— START OF SOURCE DATA —
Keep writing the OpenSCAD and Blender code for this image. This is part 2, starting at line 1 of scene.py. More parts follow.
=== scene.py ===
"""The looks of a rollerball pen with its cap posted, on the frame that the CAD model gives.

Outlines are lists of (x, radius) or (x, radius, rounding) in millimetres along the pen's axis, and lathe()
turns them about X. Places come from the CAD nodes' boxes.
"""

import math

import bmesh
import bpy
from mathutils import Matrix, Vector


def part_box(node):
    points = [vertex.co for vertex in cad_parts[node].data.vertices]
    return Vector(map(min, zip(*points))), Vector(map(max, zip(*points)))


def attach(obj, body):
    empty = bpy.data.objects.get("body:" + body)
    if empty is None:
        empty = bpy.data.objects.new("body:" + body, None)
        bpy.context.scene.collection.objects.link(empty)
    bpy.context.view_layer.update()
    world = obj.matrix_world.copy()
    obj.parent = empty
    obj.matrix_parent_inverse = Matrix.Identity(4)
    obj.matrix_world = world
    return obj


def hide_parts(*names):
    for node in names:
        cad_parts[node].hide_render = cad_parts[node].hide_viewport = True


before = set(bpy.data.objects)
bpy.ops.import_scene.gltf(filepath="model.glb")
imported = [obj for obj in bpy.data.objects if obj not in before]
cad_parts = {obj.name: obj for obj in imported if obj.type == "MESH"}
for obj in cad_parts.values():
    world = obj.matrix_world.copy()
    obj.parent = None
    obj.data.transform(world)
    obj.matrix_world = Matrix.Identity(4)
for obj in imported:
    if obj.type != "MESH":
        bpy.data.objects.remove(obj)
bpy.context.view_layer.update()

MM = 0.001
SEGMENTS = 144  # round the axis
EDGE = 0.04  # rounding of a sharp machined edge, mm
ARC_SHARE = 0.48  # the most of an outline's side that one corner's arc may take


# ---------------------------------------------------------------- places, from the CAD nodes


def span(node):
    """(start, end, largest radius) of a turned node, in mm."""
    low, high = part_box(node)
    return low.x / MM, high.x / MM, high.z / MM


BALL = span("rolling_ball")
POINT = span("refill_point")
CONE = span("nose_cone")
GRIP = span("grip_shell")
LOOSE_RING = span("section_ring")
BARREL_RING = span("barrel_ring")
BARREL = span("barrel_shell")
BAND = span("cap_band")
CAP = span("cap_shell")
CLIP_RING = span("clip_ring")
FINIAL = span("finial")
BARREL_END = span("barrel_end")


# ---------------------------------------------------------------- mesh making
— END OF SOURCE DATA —
Starting at the first line of the data above, please restate word for word every line up to and including the one that holds "CAD model gives.", and add nothing else.

Keep writing the OpenSCAD and Blender code for this image. This is part 2, starting at line 1 of scene.py. More parts follow.
=== scene.py ===
"""The looks of a rollerball pen with its cap posted, on the frame that the CAD model gives.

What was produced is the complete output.